Publication Title
npj Microgravity
Document Type
Article
Department or Program
Physics and Astronomy
Publication Date
2019
Abstract
Extending the understanding of Bose-Einstein condensate (BEC) physics to new geometries and topologies has a long and varied history in ultracold atomic physics. One such new geometry is that of a bubble, where a condensate would be confined to the surface of an ellipsoidal shell. Study of this geometry would give insight into new collective modes, self-interference effects, topology-dependent vortex behavior, dimensionality crossovers from thick to thin shells, and the properties of condensates pushed into the ultradilute limit. Here we discuss a proposal to implement a realistic experimental framework for generating shell-geometry BEC using radiofrequency dressing of magnetically-trapped samples. Such a tantalizing state of matter is inaccessible terrestrially due to the distorting effect of gravity on experimentally-feasible shell potentials.
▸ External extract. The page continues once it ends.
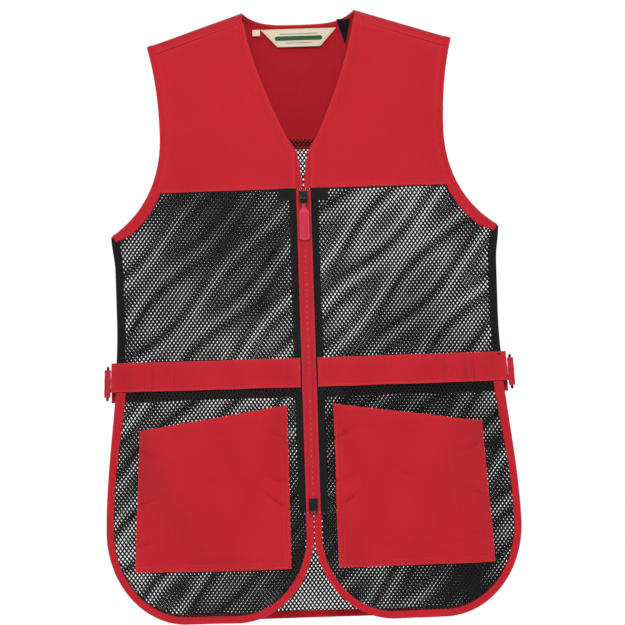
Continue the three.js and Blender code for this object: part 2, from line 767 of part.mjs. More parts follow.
const sliderZ = -frontYokeDrop - 3 - sliderLength / 2;
const pinZ = sliderZ - lugDrop;
piece('zip_slider', slider(sliderZ, 1), 'blackMetal');
piece('zip_link', wireFrame(wireFrameWidth, linkLength, pinY, pinZ), 'blackMetal');

const pullTop = pinZ - linkLength;
const pullThick = 1.8;
const neckHeight = 5;
const padTop = pullTop - 5.5;
const pull = join(
  cut(rodAlongX(eyeOuter, neckHeight, pinY, pullTop), rodAlongX(eyeInner, 2 * neckHeight, pinY, pullTop)),
  box(4.6, pullThick, neckHeight, 0, pinY, padTop + 1.4),
  box(pullWidth, pullThick, pullLength, 0, pinY, padTop - pullLength / 2),
);
piece('zip_pull', pull, 'softPull');

const lowerZ = -zipEnd + 2 + sliderLength / 2;
piece('lower_slider', slider(lowerZ, -1), 'blackMetal');
piece('lower_pull', wireFrame(wireFrameWidth, lowerPullLength, pinY, lowerZ + lugDrop), 'blackMetal');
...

The debut of an orbital BEC machine (NASA Cold Atom Laboratory, aboard the International Space Station) has enabled the operation of quantum-gas experiments in a regime of perpetual freefall, and thus has permitted the planning of microgravity shell-geometry BEC experiments. We discuss specific experimental configurations, applicable inhomogeneities and other experimental challenges, and outline potential experiments.
Recommended Citation
Lundblad, N., Carollo, R.A., Lannert, C., Gold, M.J. , Jiang, X., Paseltiner, D., Sergay, N., and Aveline D.C. (2019) Shell potentials for microgravity Bose-Einstein condensates. npj Microgravity 5(30). https://doi.org/10.1038/s41526-019-0087-y
Copyright Note
This is the publisher's version of the work. This publication appears in Bates College's institutional repository by permission of the copyright owner for personal use, not for redistribution.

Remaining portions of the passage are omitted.